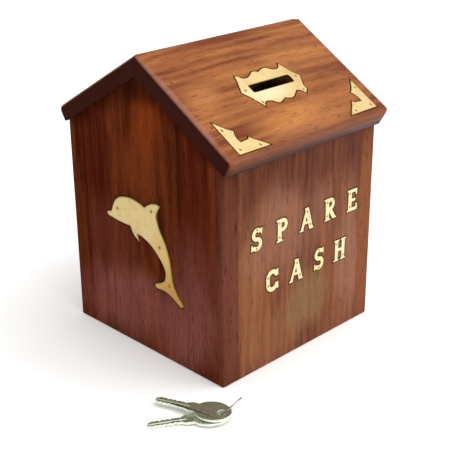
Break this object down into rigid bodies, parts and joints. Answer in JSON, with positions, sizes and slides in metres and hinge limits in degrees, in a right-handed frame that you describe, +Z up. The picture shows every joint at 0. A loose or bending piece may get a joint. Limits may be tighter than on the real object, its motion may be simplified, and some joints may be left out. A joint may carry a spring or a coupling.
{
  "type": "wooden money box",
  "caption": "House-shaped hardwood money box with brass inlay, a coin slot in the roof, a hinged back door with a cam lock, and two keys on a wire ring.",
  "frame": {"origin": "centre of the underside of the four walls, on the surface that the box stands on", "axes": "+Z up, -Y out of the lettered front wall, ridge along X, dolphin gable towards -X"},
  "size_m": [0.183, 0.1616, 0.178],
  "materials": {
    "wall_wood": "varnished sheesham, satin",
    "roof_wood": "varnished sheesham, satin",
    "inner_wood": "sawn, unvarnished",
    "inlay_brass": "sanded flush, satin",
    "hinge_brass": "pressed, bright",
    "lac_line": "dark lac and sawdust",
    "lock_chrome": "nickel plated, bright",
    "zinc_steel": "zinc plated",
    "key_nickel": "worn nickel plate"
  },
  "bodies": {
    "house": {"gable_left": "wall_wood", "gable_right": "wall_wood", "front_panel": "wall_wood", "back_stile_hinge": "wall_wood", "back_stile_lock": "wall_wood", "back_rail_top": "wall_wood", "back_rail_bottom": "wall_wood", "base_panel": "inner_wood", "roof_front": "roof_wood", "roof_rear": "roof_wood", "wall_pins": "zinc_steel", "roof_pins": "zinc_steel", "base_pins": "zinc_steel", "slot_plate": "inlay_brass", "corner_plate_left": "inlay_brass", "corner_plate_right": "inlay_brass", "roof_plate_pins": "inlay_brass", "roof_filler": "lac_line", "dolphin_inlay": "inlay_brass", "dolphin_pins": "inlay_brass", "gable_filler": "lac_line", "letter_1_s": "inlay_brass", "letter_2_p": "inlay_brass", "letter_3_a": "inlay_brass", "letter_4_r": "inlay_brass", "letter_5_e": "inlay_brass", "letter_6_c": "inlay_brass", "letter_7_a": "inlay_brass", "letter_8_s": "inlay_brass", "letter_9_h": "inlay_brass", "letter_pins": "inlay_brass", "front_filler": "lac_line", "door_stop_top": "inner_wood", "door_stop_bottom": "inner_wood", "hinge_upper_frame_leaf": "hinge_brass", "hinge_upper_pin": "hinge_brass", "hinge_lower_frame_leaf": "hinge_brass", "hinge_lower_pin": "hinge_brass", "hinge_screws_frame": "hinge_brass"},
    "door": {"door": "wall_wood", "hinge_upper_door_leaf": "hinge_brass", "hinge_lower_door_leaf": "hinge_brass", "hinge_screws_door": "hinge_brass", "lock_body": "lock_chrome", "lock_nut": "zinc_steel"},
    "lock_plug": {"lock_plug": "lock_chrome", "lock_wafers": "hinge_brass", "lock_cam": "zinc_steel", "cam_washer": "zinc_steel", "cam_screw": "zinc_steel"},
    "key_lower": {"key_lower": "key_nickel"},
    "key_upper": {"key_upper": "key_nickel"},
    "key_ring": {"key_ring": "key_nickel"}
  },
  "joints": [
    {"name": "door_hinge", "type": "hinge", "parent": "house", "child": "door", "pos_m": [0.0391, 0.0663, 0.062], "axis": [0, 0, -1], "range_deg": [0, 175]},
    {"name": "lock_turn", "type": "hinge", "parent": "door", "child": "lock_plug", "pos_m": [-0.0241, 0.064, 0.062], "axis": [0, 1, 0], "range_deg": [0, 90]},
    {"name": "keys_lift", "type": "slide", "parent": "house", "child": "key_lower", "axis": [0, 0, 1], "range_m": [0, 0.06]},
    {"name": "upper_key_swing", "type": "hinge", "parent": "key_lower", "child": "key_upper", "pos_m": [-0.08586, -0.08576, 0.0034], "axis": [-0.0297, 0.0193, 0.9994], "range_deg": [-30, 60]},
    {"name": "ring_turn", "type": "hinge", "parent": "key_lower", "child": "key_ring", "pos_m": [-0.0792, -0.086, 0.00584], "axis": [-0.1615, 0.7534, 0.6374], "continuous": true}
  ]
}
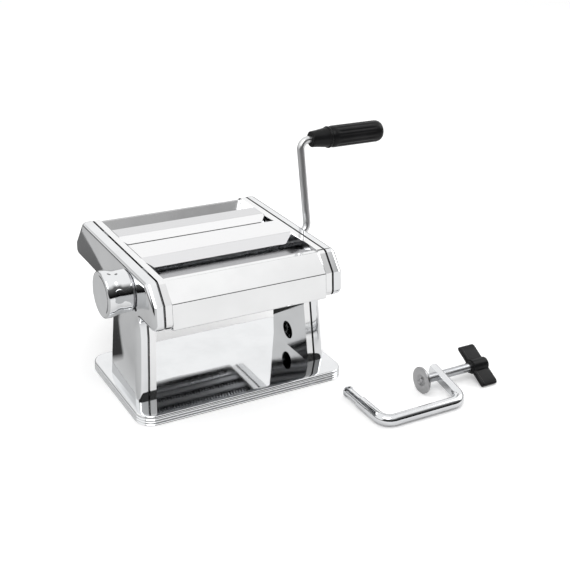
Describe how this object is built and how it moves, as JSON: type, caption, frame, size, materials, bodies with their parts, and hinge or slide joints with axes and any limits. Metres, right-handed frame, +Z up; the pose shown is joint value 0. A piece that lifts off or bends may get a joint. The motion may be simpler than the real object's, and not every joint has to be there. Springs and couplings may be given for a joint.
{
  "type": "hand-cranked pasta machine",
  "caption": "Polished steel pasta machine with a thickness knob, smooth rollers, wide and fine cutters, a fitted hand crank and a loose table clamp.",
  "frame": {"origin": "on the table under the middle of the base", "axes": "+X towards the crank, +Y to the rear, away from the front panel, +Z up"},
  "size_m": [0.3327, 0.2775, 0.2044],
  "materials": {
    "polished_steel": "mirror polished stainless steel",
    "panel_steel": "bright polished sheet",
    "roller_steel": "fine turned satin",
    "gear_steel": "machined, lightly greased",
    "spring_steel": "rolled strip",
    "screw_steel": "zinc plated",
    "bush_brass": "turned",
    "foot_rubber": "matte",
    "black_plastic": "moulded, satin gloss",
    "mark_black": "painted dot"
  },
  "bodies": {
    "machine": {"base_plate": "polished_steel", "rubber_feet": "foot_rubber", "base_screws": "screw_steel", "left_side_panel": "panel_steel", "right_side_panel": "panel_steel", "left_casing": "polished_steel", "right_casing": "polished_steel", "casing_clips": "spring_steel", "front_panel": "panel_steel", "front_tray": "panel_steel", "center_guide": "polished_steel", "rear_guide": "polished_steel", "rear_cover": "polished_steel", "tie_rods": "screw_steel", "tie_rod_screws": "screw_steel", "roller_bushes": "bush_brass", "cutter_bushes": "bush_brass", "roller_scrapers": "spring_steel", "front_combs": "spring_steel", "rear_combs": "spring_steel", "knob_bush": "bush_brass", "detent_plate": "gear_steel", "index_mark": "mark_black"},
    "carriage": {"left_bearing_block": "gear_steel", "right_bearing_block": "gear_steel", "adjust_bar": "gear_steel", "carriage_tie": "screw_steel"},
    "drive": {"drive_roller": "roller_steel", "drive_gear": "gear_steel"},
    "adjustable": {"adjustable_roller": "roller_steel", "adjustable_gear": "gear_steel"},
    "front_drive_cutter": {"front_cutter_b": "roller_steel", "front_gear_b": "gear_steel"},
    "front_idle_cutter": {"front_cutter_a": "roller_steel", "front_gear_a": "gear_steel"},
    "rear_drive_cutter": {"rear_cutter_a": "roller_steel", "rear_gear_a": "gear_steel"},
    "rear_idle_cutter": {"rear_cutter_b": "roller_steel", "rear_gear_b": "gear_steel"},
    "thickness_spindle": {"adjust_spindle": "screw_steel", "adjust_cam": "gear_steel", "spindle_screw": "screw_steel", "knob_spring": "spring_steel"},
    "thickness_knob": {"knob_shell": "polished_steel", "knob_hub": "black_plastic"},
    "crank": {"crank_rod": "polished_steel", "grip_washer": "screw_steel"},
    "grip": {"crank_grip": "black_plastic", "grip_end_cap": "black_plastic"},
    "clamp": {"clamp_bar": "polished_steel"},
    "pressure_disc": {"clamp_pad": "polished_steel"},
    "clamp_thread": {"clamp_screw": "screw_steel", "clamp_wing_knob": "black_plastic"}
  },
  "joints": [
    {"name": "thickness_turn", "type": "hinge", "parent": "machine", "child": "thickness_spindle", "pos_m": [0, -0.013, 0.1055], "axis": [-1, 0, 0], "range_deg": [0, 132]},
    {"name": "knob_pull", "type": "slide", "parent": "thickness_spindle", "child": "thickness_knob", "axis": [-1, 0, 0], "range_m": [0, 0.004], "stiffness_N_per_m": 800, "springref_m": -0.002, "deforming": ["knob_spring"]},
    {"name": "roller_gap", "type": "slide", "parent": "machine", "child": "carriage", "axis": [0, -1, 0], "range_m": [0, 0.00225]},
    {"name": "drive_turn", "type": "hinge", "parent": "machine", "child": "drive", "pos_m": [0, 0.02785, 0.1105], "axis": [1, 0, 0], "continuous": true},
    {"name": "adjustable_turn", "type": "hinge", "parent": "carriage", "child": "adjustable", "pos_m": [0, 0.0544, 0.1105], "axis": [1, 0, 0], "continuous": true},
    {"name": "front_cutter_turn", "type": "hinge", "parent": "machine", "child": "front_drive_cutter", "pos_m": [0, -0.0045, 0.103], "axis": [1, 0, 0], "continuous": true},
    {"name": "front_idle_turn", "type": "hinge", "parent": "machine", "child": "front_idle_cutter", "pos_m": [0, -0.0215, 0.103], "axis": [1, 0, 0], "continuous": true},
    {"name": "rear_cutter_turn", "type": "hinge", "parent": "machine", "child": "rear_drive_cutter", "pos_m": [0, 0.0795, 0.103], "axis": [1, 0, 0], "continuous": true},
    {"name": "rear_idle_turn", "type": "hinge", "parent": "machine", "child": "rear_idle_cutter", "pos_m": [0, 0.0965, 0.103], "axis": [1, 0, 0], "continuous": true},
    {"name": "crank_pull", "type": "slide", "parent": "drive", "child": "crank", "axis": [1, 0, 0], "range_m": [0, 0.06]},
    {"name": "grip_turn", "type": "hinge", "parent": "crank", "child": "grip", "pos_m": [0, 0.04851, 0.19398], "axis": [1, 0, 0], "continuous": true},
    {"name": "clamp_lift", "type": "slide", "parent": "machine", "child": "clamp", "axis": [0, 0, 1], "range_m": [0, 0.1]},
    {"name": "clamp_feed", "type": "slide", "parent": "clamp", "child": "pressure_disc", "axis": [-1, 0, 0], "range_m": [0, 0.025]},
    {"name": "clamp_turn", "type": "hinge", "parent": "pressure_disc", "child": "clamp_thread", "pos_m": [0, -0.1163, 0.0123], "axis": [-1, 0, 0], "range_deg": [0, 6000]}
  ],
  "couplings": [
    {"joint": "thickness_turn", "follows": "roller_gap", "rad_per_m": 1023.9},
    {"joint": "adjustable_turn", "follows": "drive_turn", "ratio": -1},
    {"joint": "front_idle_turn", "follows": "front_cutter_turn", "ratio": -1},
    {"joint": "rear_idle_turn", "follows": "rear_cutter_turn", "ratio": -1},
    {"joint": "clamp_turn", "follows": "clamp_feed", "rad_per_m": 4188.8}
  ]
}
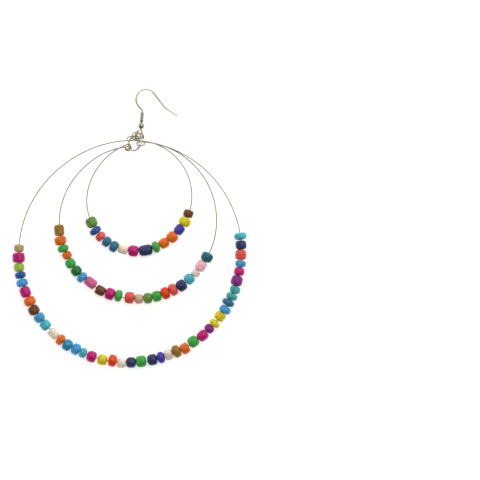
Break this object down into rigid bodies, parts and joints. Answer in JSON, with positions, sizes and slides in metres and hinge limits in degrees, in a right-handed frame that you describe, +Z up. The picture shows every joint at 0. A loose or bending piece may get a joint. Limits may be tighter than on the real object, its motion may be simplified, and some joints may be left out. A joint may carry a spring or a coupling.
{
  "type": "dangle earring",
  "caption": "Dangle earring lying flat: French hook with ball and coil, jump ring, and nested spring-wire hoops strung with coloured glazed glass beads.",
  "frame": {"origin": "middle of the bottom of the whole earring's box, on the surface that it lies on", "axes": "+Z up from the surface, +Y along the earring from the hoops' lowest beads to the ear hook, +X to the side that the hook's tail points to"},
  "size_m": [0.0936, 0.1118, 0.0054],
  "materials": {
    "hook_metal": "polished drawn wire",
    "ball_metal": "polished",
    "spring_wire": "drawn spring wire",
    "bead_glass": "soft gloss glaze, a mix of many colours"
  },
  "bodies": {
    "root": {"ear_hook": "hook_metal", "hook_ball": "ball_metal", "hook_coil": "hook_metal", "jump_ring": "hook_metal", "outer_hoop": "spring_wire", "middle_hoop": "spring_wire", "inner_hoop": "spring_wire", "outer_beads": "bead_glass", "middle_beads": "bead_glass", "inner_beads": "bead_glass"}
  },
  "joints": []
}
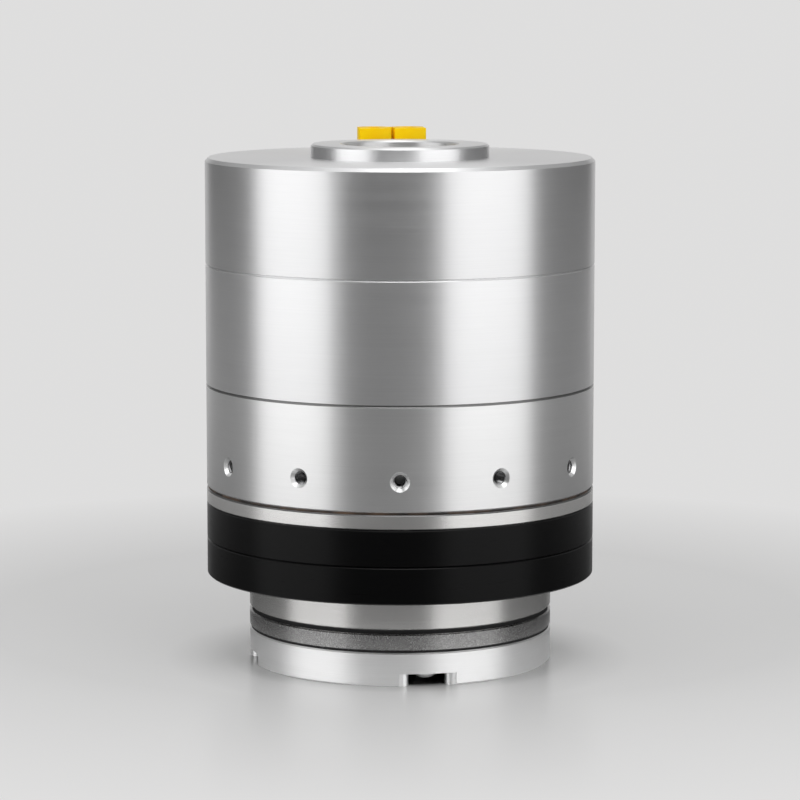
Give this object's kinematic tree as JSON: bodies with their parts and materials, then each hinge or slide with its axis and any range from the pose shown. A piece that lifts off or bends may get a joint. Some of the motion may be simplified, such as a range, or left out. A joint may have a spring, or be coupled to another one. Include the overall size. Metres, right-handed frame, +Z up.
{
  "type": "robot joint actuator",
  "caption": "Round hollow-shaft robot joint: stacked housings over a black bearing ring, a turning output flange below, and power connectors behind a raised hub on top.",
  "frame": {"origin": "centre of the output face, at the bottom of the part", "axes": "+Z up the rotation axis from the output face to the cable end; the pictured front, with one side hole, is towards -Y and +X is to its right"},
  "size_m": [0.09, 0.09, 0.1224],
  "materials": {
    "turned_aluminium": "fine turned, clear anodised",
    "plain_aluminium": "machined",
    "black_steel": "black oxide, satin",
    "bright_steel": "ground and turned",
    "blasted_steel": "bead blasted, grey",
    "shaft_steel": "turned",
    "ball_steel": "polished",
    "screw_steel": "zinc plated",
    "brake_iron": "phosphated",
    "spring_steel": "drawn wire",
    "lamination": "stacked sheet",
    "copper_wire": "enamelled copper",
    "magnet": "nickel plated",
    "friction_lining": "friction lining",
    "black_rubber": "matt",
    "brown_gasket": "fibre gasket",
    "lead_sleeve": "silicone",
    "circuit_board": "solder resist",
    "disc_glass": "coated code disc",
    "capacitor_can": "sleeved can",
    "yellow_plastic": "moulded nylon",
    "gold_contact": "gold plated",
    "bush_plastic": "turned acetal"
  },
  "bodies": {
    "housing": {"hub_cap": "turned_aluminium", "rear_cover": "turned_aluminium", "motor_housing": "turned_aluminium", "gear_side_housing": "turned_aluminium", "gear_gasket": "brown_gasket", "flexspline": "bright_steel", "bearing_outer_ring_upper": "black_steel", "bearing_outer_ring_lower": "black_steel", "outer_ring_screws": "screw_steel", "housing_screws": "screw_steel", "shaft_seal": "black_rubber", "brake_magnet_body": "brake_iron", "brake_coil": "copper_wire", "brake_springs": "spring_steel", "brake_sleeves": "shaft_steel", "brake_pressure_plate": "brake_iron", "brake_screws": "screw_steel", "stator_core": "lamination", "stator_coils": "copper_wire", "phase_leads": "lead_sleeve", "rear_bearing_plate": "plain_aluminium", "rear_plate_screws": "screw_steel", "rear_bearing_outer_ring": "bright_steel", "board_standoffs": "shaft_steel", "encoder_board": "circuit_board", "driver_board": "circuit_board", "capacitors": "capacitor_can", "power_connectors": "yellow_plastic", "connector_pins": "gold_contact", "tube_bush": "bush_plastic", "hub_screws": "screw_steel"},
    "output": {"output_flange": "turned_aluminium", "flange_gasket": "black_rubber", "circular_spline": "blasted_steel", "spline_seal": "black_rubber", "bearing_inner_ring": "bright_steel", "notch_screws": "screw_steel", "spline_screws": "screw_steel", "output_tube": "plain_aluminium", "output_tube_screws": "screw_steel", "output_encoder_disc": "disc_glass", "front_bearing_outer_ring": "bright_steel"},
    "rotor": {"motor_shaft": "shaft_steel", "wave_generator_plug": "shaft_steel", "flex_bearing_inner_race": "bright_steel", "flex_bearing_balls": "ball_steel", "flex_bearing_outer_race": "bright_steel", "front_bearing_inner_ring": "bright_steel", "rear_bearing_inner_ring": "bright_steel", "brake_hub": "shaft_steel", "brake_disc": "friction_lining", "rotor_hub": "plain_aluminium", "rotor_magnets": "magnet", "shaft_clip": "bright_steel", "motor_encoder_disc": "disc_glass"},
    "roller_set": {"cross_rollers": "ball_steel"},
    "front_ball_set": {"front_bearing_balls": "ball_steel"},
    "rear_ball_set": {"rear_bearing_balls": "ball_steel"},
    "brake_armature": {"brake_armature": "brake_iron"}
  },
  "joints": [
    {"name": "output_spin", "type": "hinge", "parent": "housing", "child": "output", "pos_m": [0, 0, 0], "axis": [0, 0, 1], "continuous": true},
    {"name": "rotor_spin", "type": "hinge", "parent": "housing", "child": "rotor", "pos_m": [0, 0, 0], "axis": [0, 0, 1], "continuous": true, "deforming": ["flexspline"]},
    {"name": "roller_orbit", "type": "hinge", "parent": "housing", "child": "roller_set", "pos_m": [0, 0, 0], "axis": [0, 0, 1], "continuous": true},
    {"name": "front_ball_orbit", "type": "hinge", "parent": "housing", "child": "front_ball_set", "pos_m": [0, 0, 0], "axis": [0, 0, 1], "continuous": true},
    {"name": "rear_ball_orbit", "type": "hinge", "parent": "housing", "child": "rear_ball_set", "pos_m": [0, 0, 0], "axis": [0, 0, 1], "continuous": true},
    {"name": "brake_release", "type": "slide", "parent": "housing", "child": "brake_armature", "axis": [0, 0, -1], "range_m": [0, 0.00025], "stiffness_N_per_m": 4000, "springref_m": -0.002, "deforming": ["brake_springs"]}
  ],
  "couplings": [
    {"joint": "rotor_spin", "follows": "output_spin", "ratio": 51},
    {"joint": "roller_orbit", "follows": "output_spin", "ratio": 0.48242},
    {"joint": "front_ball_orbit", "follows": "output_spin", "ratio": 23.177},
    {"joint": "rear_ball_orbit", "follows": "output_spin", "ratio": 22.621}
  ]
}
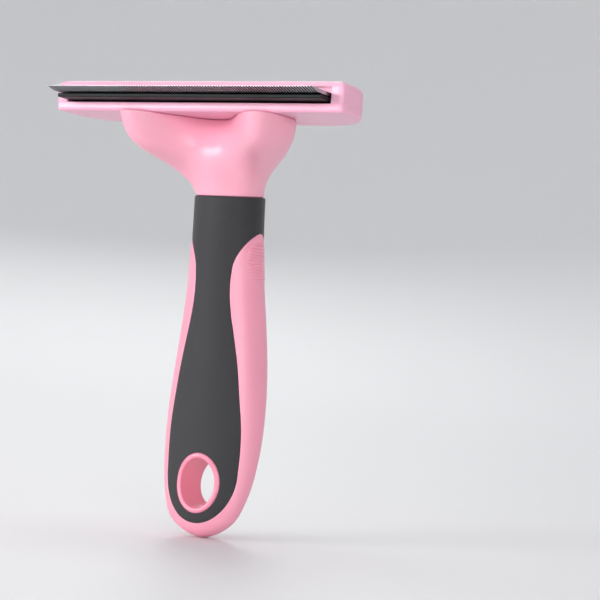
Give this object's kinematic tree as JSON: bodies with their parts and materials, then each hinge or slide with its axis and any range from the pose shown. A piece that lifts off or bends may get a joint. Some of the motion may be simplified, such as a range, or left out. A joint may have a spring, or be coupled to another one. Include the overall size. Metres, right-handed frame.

########

• **DIRECTION**
Locate the word "shown" in the data above. Copy every line carrying it.

• **ANSWER TO THIS TASK**
Describe how this object is built and how it moves, as JSON: type, caption, frame, size, materials, bodies with their parts, and hinge or slide joints with axes and any limits. Metres, right-handed frame, +Z up; the pose shown is joint value 0. A piece that lifts off or bends may get a joint. The motion may be simpler than the real object's, and not every joint has to be there. Springs and couplings may be given for a joint.
Give this object's kinematic tree as JSON: bodies with their parts and materials, then each hinge or slide with its axis and any range from the pose shown. A piece that lifts off or bends may get a joint. Some of the motion may be simplified, such as a range, or left out. A joint may have a spring, or be coupled to another one. Include the overall size. Metres, right-handed frame, +Z up.
Give this object's kinematic tree as JSON: bodies with their parts and materials, then each hinge or slide with its axis and any range from the pose shown. A piece that lifts off or bends may get a joint. Some of the motion may be simplified, such as a range, or left out. A joint may have a spring, or be coupled to another one. Include the overall size. Metres, right-handed frame.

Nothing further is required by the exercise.